Enforcement of Claims
A creditor, owner, or claimant may pursue lawful remedies to protect an asserted right. The other party's inconvenience, expense, or anxiety is not compensable when the remedy is pursued in good faith and through proper means.
Administrative or Organizational Decisions
Private associations, schools, businesses, and similar entities may make decisions within their lawful authority and governing rules. The adverse effect on a member, student, employee, customer, or applicant is not actionable unless the decision violates law, contract, due process where required, internal rules that create enforceable rights, or standards of good faith.
When the Defense Fails
Damnum absque injuria fails when the facts disclose a source of legal duty and a breach of that duty. The duty may arise from law, contract, quasi-contract, family relations, property relations, fiduciary relations, public office, professional undertaking, business regulation, or the general duty to observe due care.
The defense also fails when the defendant's conduct is unlawful in itself. No person may invoke a legal-right doctrine to justify fraud, coercion, defamation, trespass, nuisance, unlawful discrimination, malicious prosecution, bad-faith refusal to perform, or willful acts contrary to morals, good customs, or public policy.
It fails where the defendant had the right to act but exceeded the bounds of that right. Excess may appear through unreasonable manner, disproportionate measures, unnecessary humiliation, oppressive timing, abusive process, or conduct showing intent to injure beyond legitimate self-protection.
It further fails where a statute or rule imposes liability or compensation despite the apparent lawfulness of the act.
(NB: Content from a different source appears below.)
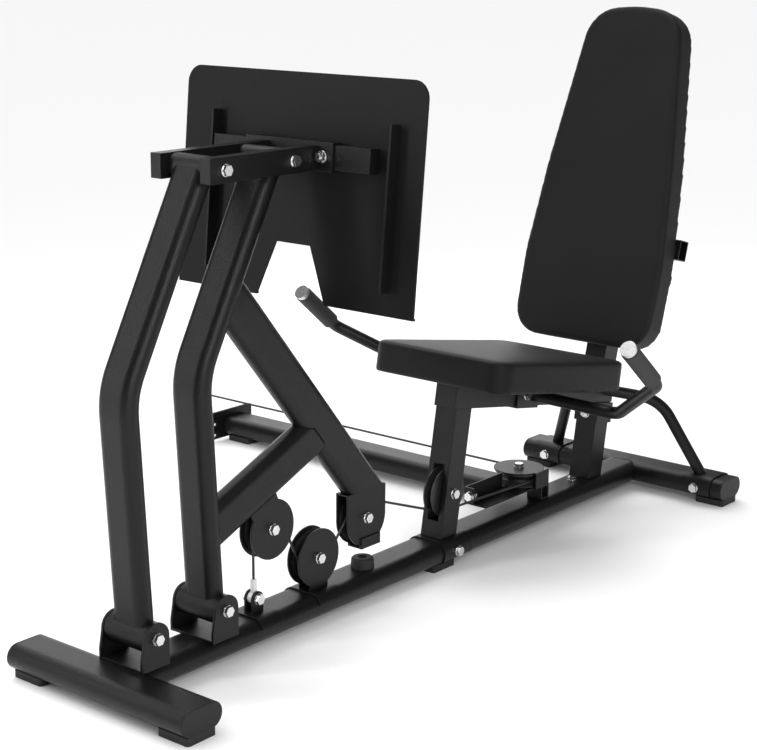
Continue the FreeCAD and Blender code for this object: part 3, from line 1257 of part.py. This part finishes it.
# fasteners ---------------------------------------------------------------
co, bo = S("clevis_out"), S("bar_out")
tooth = tw / 2
frame_bolts = [
    bolt("bolt_front_low", 0, -co, S("pivot_z"), *TO_NEAR, grip=co * 2),
    bolt("bolt_rear_low", S("pivot_gap"), -co, S("pivot_z"), *TO_NEAR, grip=co * 2),
    bolt("bolt_rail_pulley", rx, -ci - t3, rz, *TO_NEAR, grip=(ci + t3) * 2),
    bolt("bolt_post_pulley", px, -tooth, pzz, *TO_NEAR, grip=tw),
    bolt("bolt_flat_pulley", qx, qy, top0 + t3, (0, 0, 1), 0, grip=(cf + t3) * 2),
    bolt("bolt_anchor", ax_, -ag - 4, az_, *TO_NEAR, grip=ag * 2 + 8),
    bolt("bolt_block", S("block_front"), S("block_flange") - 15, flat_z, *TO_FRONT, grip=t3),
    bolt("bolt_handle", seat(hb, bh / 2)[0], -tooth - bt4, seat(hb, bh / 2)[1], *TO_NEAR,
         grip=tw + bt4 * 2),
    bolt("bolt_joint", saddle_bolt_x, -half_base - t3, rail_mid, *TO_NEAR, grip=S("rail_wide") + t3 * 2),
    bolt("bolt_upright", S("upright_bolt"), 0, rail_top, (0, 0, 1), 0, grip=S("rail_high")),
    bolt("bolt_base_near", S("rear_base_x") - half_base - t3, -S("brace_foot_y"), rail_mid, *TO_FRONT,
         grip=S("rail_wide") + t3 * 2),
    bolt("bolt_base_far", S("rear_base_x") - half_base - t3, S("brace_foot_y"), rail_mid, *TO_FRONT,
         grip=S("rail_wide") + t3 * 2),
]
rpx, rpz = seat(c0 - bt4, -28)
frame_bolts.append(bolt("bolt_collar", rpx, 0, rpz, (0, 1, 0), S("seat_lean") - 90, grip=bt4 + tt + 6,
                        nut=False))
group("frame_bolts", frame_bolts)
group("carrier_bolts", [
    bolt("bolt_front_top", top_dx, -bo, top_z, *TO_NEAR, grip=bo * 2),
    bolt("bolt_rear_top", S("pivot_gap") + top_dx, -bo, top_z, *TO_NEAR, grip=bo * 2),
] + [bolt("bolt_sleeve_%s" % tag, face_x + S("foot_thick") * qcos(lean), S("sleeve_bolt_y") * s,
          top_z - S("foot_thick") * qsin(lean), (0, 1, 0), lean + 90,
          grip=S("foot_thick") + bt + sl) for tag, s in (("near", -1), ("far", 1))])
group("lever_bolts", [
    bolt("bolt_brace_pulley", bx, -ci - t3, bz, *TO_NEAR, grip=(ci + t3) * 2),
    bolt("bolt_fork_pulley", fx, -ci - t3, fz, *TO_NEAR, grip=(ci + t3) * 2),
])

# cable ---------------------------------------------------------------------
f = float
cable_r = f(S("cable_dia")) / 2


def tangent(c1, r1, side1, c2, r2, side2):
    """Straight run between two pulleys; side +1 keeps the centre on the right of the travel."""
    dx, dz = c2[0] - c1[0], c2[1] - c1[1]
    dist = math.hypot(dx, dz)
    base = math.atan2(dz, dx)
    turn = math.asin((side2 * r2 - side1 * r1) / dist)
    a = base + turn
    d = (math.cos(a), math.sin(a))
    left = (-d[1], d[0])
    p1 = (c1[0] + left[0] * r1 * side1, c1[1] + left[1] * r1 * side1)
    p2 = (c2[0] + left[0] * r2 * side2, c2[1] + left[1] * r2 * side2)
    return p1, p2, a


def V3(pt, y=0.0):
    return Vector(pt[0], y, pt[1])


def wrap(c, r, a1, a2, side):
    """Arc on a pulley from the travel direction a1 to a2."""
    def at(a):
        return (c[0] - math.sin(a) * r * side, c[1] + math.cos(a) * r * side)
    return Part.Wire([Part.Arc(V3(at(a1)), V3(at((a1 + a2) / 2)), V3(at(a2))).toShape()])


def rod(a, b):
    d = b - a
    return Part.makeCylinder(cable_r, d.Length, a, d)


PB, PR, PF, PP = (f(bx), f(bz)), (f(rx), f(rz)), (f(fx), f(fz)), (f(px), f(pzz))
rB = rR = f(S("groove_rad"))
rF, rP, rH = f(S("groove_rad_fork")), f(S("groove_rad_post")), f(S("groove_rad_flat"))
start = (f(ax_), f(S("ferrule_top")))
_, t_in, a0 = tangent(start, 0.0, 1, PB, rB, 1)
t1, t2, a1 = tangent(PB, rB, 1, PR, rR, -1)
t3_, t4, a2 = tangent(PR, rR, -1, PF, rF, 1)
t5, t6, a3 = tangent(PF, rF, 1, PP, rP, -1)
keep(shaped("cable_span_anchor", rod(V3(start) + Vector(0, 0, 0.3), V3(t_in))), "cable_span_anchor")
keep(shaped("cable_span_brace", rod(V3(t1), V3(t2))), "cable_span_brace")
keep(shaped("cable_span_fork", rod(V3(t3_), V3(t4))), "cable_span_fork")
keep(shaped("cable_span_post", rod(V3(t5), V3(t6))), "cable_span_post")
group("cable_wraps", [shaped("wrap_brace", swept(wrap(PB, rB, a0, a1, 1), cable_r)),
                      shaped("wrap_fork", swept(wrap(PF, rF, a2, a3, 1), cable_r))])

# under the rail pulley, under the post pulley and round the flat pulley
leave = Vector(PP[0] + 0.4, 0, f(flat_z))
flat = Vector(f(qx), f(qy), f(flat_z))
to_c = flat - leave
reach = math.hypot(to_c.x, to_c.y)
side = math.atan2(to_c.y, to_c.x) - math.asin(rH / reach)
touch = Vector(flat.x + rH * math.sin(side), flat.y - rH * math.cos(side), flat.z)
out_pt = Vector(flat.x + rH, flat.y, flat.z)
mid_a = (side - math.pi / 2) / 2
mid_pt = Vector(flat.x + rH * math.cos(mid_a), flat.y + rH * math.sin(mid_a), flat.z)
low_wrap = swept(wrap(PR, rR, a1, a2, -1), cable_r)
post_wrap = swept(wrap(PP, rP, a3, 0.0, -1), cable_r)
run = Part.Wire([Part.LineSegment(leave, touch).toShape(), Part.Arc(touch, mid_pt, out_pt).toShape()])
group("cable_fixed", [shaped("wrap_rail", low_wrap), shaped("wrap_post", post_wrap),
                      shaped("run_flat", swept(run, cable_r))])
tail_end = out_pt + Vector(0, f(S("tail_long")), 0)
keep(shaped("cable_tail", rod(out_pt, tail_end)), "cable_tail")
fit = Part.makeCylinder(f(S("ferrule_dia")) / 2, f(S("tail_fit")), tail_end, Vector(0, 1, 0))
eye_c = tail_end + Vector(0, f(S("tail_fit")) + 9, 0)
eye = Part.makeCylinder(12, 6, eye_c - Vector(0, 0, 3),
                        Vector(0, 0, 1)).cut(Part.makeCylinder(6, 8, eye_c - Vector(0, 0, 4),
                                Vector(0, 0, 1)))
neck = Part.makeBox(8, 8, 6, tail_end + Vector(-4, f(S("tail_fit")) - 4, -3))
keep(shaped("cable_tail_eye", fit.fuse([eye, neck]).removeSplitter()), "cable_tail_eye")
# swaged ferrule with its eye on the anchor bolt
d = V3(t_in) - V3(start)
d.normalize()
eye_w = f(S("anchor_gap")) / 2 - 0.5
low_eye = Part.makeCylinder(11, eye_w * 2, Vector(f(ax_), -eye_w, f(az_)), Vector(0, 1, 0))
stem = Part.makeCylinder(f(S("ferrule_dia")) / 2, (V3(start) - Vector(f(ax_), 0, f(az_))).Length,
                         Vector(f(ax_), 0, f(az_)), Vector(0, 0, 1))
ferrule = low_eye.fuse(stem).removeSplitter().cut(Part.makeCylinder(f(S("hole_dia")) / 2, 40,
        Vector(f(ax_), -20, f(az_)), Vector(0, 1, 0)))
keep(shaped("cable_ferrule", ferrule), "cable_ferrule")

# checks and output -------------------------------------------------------------
doc.recompute()
bad = [o.Name for o in doc.Objects if "Invalid" in o.State or "Error" in o.State]
for obj in NODES:
    shape = obj.Shape
    if shape.isNull() or not shape.isValid() or not shape.Solids:
        bad.append(obj.Label)
if bad:
    raise RuntimeError("failed objects: " + ", ".join(bad))
os.makedirs("parts", exist_ok=True)
for obj in NODES:
    obj.Shape.exportStep("parts/%s.step" % obj.Label)
print("nodes", len(NODES), "volume cm3", round(sum(o.Shape.Volume for o in NODES) / 1000))
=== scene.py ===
import bmesh
import bpy
import json
import math
import numpy as np
from mathutils import Matrix, Vector


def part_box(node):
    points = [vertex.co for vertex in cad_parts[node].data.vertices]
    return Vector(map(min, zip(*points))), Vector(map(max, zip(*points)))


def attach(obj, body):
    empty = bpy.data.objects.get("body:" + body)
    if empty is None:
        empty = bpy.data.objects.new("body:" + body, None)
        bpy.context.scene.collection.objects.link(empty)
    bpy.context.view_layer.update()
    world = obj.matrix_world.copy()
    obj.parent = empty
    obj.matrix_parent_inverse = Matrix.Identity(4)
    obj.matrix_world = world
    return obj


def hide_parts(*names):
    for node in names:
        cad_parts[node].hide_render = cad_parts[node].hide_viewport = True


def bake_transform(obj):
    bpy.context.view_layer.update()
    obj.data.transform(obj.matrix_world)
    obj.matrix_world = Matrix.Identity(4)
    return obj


# Leg press: materials, upholstery, cables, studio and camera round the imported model.
# Lengths are in metres.
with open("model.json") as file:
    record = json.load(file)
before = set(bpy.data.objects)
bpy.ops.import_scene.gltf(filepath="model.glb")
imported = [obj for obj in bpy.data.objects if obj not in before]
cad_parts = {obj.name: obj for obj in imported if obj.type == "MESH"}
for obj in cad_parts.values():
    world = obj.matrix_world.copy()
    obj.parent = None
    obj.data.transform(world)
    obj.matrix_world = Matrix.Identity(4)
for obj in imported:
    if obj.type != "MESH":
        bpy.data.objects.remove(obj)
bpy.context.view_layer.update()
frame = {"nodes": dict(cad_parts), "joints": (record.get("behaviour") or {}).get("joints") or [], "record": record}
nodes = frame["nodes"]
D = bpy.data
scene = bpy.context.scene
slots = {s["node"]: s["material_slot"] for s in frame["record"]["subparts"]}

# ---------------------------------------------------------------- material helpers


def tree(name):
    material = D.materials.new(name)
    material.use_nodes = True
    nt = material.node_tree
    return material, nt, nt.nodes["Principled BSDF"]


def ramp(nt, fac, stops):
    """Colour ramp with the given (position, colour) stops."""
    node = nt.nodes.new("ShaderNodeValToRGB")
    nt.links.new(fac, node.inputs[0])
    for stop, (position, colour) in zip(node.color_ramp.elements, stops):
        stop.position = position
        stop.color = (*colour, 1)
    return node.outputs[0]


def texture(nt, kind, scale, **inputs):
    """Texture node in the object's own coordinates."""
    where = nt.nodes.get("where") or nt.nodes.new("ShaderNodeTexCoord")
    where.name = "where"
    node = nt.nodes.new(kind)
    node.inputs["Scale"].default_value = scale
    for name, value in inputs.items():
        node.inputs[name].default_value = value
    nt.links.new(where.outputs["Object"], node.inputs["Vector"])
    return node


def bump(nt, height, distance, strength=1.0, under=None):
    node = nt.nodes.new("ShaderNodeBump")
    node.inputs["Strength"].default_value = strength
    node.inputs["Distance"].default_value = distance
    nt.links.new(height, node.inputs["Height"])
    if under is not None:
        nt.links.new(under, node.inputs["Normal"])
    return node.outputs[0]


def soft_edge(nt, radius):
    """Normal that rounds sharp edges over the given radius."""
    node = nt.nodes.new("ShaderNodeBevel")
    node.samples = 6
    node.inputs["Radius"].default_value = radius
    return node.outputs[0]


def between(nt, fac, low, high):
    node = nt.nodes.new("ShaderNodeMapRange")
    nt.links.new(fac, node.inputs["Value"])
    node.inputs["To Min"].default_value = low
    node.inputs["To Max"].default_value = high
    return node.outputs[0]


# ---------------------------------------------------------------- materials


def surface(name, dark, light, rough, grain, edge=0.0007, specular=0.5):
    """Paint, plastic or rubber: colour and roughness drift slowly, and a fine grain stands on soft edges.
    grain is its scale and its height."""
    material, nt, shader = tree(name)
    drift = texture(nt, "ShaderNodeTexNoise", 9, Detail=5, Roughness=0.6).outputs["Fac"]
    fine = texture(nt, "ShaderNodeTexNoise", grain[0], Detail=4, Roughness=0.65).outputs["Fac"]
    nt.links.new(ramp(nt, drift, [(0.35, dark), (0.65, light)]), shader.inputs["Base Color"])
    nt.links.new(between(nt, drift, *rough), shader.inputs["Roughness"])
    nt.links.new(bump(nt, fine, grain[1], 1.0, soft_edge(nt, edge)), shader.inputs["Normal"])
    shader.inputs["Specular IOR Level"].default_value = specular
    return material


def vinyl(name, dark, light):
    """Upholstery vinyl: pebbled grain of two sizes with fine creases between the pebbles."""
    material, nt, shader = tree(name)
    drift = texture(nt, "ShaderNodeTexNoise", 6, Detail=4).outputs["Fac"]
    pebble = texture(nt, "ShaderNodeTexVoronoi", 620)
    pebble.feature = "DISTANCE_TO_EDGE"
    small = texture(nt, "ShaderNodeTexVoronoi", 1500)
    crease = ramp(nt, pebble.outputs["Distance"], [(0.0, (0, 0, 0)), (0.16, (1, 1, 1))])
    pebbled = bump(nt, crease, 0.00016, 0.8)
    nt.links.new(ramp(nt, drift, [(0.3, dark), (0.7, light)]), shader.inputs["Base Color"])
    nt.links.new(between(nt, drift, 0.44, 0.52), shader.inputs["Roughness"])
    nt.links.new(bump(nt, small.outputs["Distance"], 0.00005, 0.6, pebbled), shader.inputs["Normal"])
    shader.inputs["Specular IOR Level"].default_value = 0.17
    shader.inputs["Sheen Weight"].default_value = 0.03
    shader.inputs["Sheen Roughness"].default_value = 0.4
    return material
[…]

When the law itself protects the affected interest, the defendant cannot reduce the injury to a mere private inconvenience.
Damages and Remedies
When damnum absque injuria applies, actual damages cannot be recovered because compensatory damages presuppose a legal wrong. The claimant's proof of loss may be accurate and still legally insufficient.
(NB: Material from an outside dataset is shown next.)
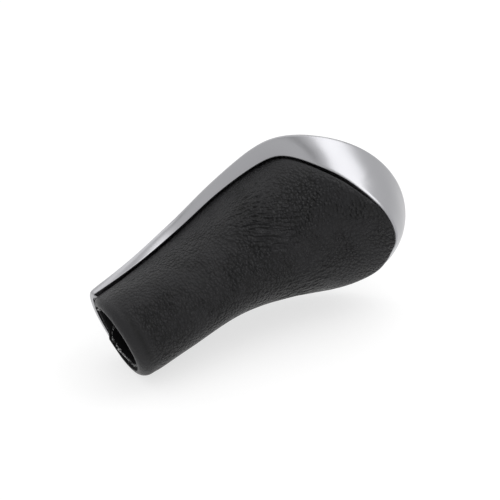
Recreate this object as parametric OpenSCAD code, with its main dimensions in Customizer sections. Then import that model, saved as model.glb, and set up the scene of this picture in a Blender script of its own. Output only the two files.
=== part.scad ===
// Gear shift knob: a leather head on a straight neck, in a teardrop frame of satin metal.
// It is pushed on to a plain 12 mm lever from below. The mouth of the neck lies in the plane
// z = 0, +Z runs up the lever's axis, the framed face looks to -Y and the palm side to +Y.

/* [Height] */
// Height of the frame's edge at the crown, above the mouth
knob_h = 89; // [86:0.5:94]
// Height of the widest place of the head
head_z = 65.5; // [63:0.5:67]

/* [Outline from the front] */
// Room left round the socket's tube, inside the neck
neck_room = 0.4; // [0.35:0.05:0.6]
// How much wider than the neck's end the frame is, a quarter of the way up to the head
low_flare = 1.6; // [1:0.1:2]
// How much wider than the neck's end the frame is, half of the way up to the head
waist_flare = 5.1; // [4.6:0.1:6]
// Width across the frame three quarters of the way up to the head
shoulder_w = 40.8; // [40.4:0.4:42.8]
// Width across the frame at the head
head_w = 54; // [52:0.2:56]
// How full the round of the crown is, where 2 is an ellipse
crown_fill = 1.95; // [1.85:0.05:2.1]

/* [Face in side view] */
// Reach of the face in front of the lever's axis at the mouth
face_tail = 15; // [14.6:0.1:15.2]
// Reach of the face a quarter of the way up to the head
face_low = 16.5; // [16.1:0.1:17]
// Reach of the face half of the way up to the head
face_waist = 19.4; // [18.6:0.2:19.8]
// Reach of the face three quarters of the way up to the head
face_shoulder = 19.6; // [18.8:0.2:20]
// Reach of the face at the head
face_head = 13.4; // [13:0.2:14.6]
// Reach of the face on the brow, between the head and the crown
face_brow = -0.6; // [-1:0.2:0.6]
// How far the crown lies behind the lever's axis
crown_back = 14; // [13:0.2:14.6]
// Radius of the face across the neck, at the mouth
face_tail_r = 11.3; // [11:0.1:11.8]
// Radius of the face across the head
face_head_r = 31; // [30:1:38]

/* [Palm side in side view] */
// Reach of the leather behind the axis at the mouth
palm_tail = 14.5; // [14.2:0.1:14.8]
// Reach of the leather a quarter of the way up to the head
palm_low = 15.6; // [15.2:0.1:16]
// Reach of the leather half of the way up to the head
palm_waist = 15.3; // [14.8:0.1:15.8]
// Reach of the leather three quarters of the way up to the head
palm_shoulder = 16.1; // [15.9:0.2:17.3]
// Reach of the leather at the head
palm_head = 19.6; // [19.3:0.2:21.3]
// How full the leather's cross section is at the mouth, where 2 is round
oval_tail = 2.1; // [1.9:0.05:2.2]
// How full the leather's cross section is from the waist up
oval = 2.2; // [2.1:0.05:2.4]
// Height of the rounded lip at the frame
lip_side_h = 3; // [2.6:0.1:3.6]
// Height of the rounded lip on the palm side
lip_back_h = 5; // [4:0.1:5.5]
// Where across the lip its lowest line runs, from the mouth at 0 to the outside at 1
lip_ridge = 0.45; // [0.4:0.05:0.55]

/* [Frame] */
// Thickness of the frame's front rim
rim_t = 1.6; // [1.4:0.1:1.8]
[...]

Moral damages are likewise unavailable where no wrongful act, bad faith, or legally recognized injury exists. Emotional distress resulting from lawful conduct does not become compensable merely because it is sincere.
Nominal damages are inappropriate when no right has been violated. Nominal damages vindicate a right; they do not console a person for a lawful disappointment.
Exemplary damages cannot stand alone where the defendant's conduct is lawful and non-actionable. They require an underlying basis of liability and conduct of the character that the law seeks to deter or punish.
Injunction is also generally unavailable when the claimant has no right to restrain the defendant's lawful act. Preventive relief requires a protectible right threatened by an unlawful act, not merely a fear of lawful competition, inconvenience, or loss.
Analytical Use
The doctrine is best understood as a rule of non-liability rooted in the absence of a protected legal interest. It asks whether the plaintiff suffered a wrong recognized by law, not whether the plaintiff suffered in fact.
A complete analysis identifies the defendant's asserted right, the plaintiff's alleged protected interest, the manner in which the act was performed, and any legal standard that may convert the harmful act into an actionable wrong.
If the defendant acted within a right and within the lawful limits of its exercise, the resulting damage is damnum absque injuria. If the defendant breached a duty, acted negligently, abused the right, or violated a protected interest, the loss becomes juridically relevant and may support civil liability.